Return the records below from the line containing "Write the Blender" onward, exactly, through and including the last line.

-------- Record extracts

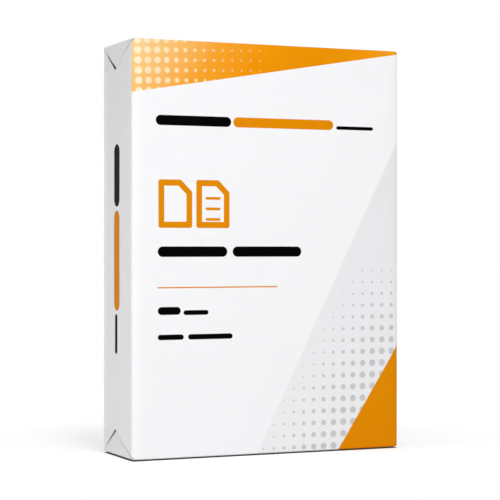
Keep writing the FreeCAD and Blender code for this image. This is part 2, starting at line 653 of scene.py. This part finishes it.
class NodeBench:
    """Lays out the nodes of one shader tree. A group's sockets are named by words, as socket_name reads."""

    def __init__(self, tree: bpy.types.NodeTree) -> None:
        """Takes the tree to work on."""
        self.tree = tree

    @classmethod
    def on(cls, owner: bpy.types.Material | bpy.types.World) -> "NodeBench":
        """A bench on the emptied tree of a material or a world.

        Args:
            owner: The material or the world.

        Returns:
            The bench.
        """
        owner.use_nodes = True
        owner.node_tree.nodes.clear()
        return cls(owner.node_tree)

    def feed(self, socket: Socket, value: Link | Colour) -> None:
        """Links a socket to an output, or sets it to a constant.

        Args:
            socket: The input to feed.
            value: An output, or a number or colour.
        """
        source = value.socket if isinstance(value, Value) else value
        if isinstance(source, Socket):
            self.tree.links.new(source, socket)
        else:
            socket.default_value = source

    def node(self, kind: str, inputs: dict | None = None, **settings: object) -> bpy.types.Node:
        """Adds a node.

        Args:
            kind: The node's type name, after its usual start.
            inputs: What feeds its inputs, by their names or numbers.
            **settings: Properties to set on it first.

        Returns:
            The new node.
        """
        node = self.tree.nodes.new("ShaderNode" + kind)
        for name, value in settings.items():
            setattr(node, name, value)
        for key, value in (inputs or {}).items():
            self.feed(node.inputs[key], value)
        return node

    def math(self, operation: str, *values: Link, clamp: bool = False) -> Value:
        """One sum on up to three values."""
        node = self.node("Math", dict(enumerate(values)), operation=operation, use_clamp=clamp)
        return Value(self, node.outputs[0])

    def least(self, *values: Link) -> Value:
        """The least of several values."""
        return reduce(partial(self.math, "MINIMUM"), values)

    def most(self, *values: Link) -> Value:
        """The greatest of several values."""
        return reduce(partial(self.math, "MAXIMUM"), values)

    def length(self, first: Value, second: Value) -> Value:
        """The length of a run with these parts along two axes."""
        return self.math("SQRT", first * first + second * second)

    def span(self, value: Link, low: Link, high: Link, start: Link = 0.0, stop: Link = 1.0,
             ease: str = "LINEAR") -> Value:
        """A value carried from one span to another, held at its ends.

        Args:
            value: The value.
            low, high: The span that it comes from.
            start, stop: The span that it goes to.
            ease: LINEAR or SMOOTHSTEP.

        Returns:
            The carried value.
        """
        names = ("Value", "From Min", "From Max", "To Min", "To Max")
        inputs = dict(zip(names, (value, low, high, start, stop)))
        return Value(self, self.node("MapRange", inputs, interpolation_type=ease).outputs[0])

    def mix(self, share: Link, first: Socket | Colour, second: Socket | Colour) -> Socket:
        """Two colours mixed by a share from 0 to 1."""
        return self.node("Mix", {0: share, 6: first, 7: second}, data_type="RGBA").outputs[2]

    def parts(self, vector: Socket) -> list[Value]:
        """The three parts of a vector."""
        return [Value(self, part) for part in self.node("SeparateXYZ", {0: vector}).outputs]

    def named(self, sockets: Iterable[Socket]) -> SimpleNamespace:
        """Sockets as values, each by its name in small letters with bars for spaces."""
        return SimpleNamespace(**{s.name.lower().replace(" ", "_"): Value(self, s) for s in sockets})

    def group(self, tree: bpy.types.NodeTree, **values: Link) -> SimpleNamespace:
        """Places a shared group.

        Args:
            tree: The group's tree.
            **values: What feeds its inputs.

        Returns:
            Its outputs.
        """
        inputs = {socket_name(word): value for word, value in values.items()}
        return self.named(self.node("Group", inputs, node_tree=tree).outputs)


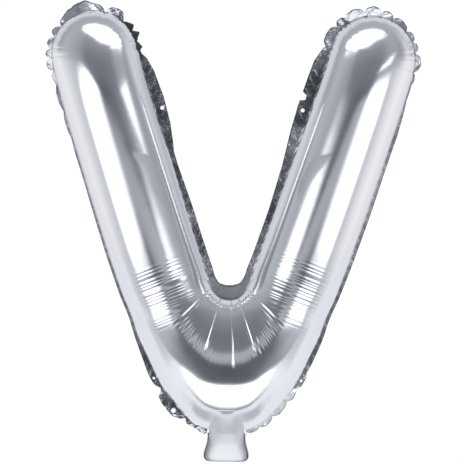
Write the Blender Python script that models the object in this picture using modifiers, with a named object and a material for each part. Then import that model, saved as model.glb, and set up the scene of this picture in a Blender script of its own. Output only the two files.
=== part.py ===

----------------

-- Task solution --
Write the Blender Python script that models the object in this picture using modifiers, with a named object and a material for each part. Then import that model, saved as model.glb, and set up the scene of this picture in a Blender script of its own. Output only the two files.
=== part.py ===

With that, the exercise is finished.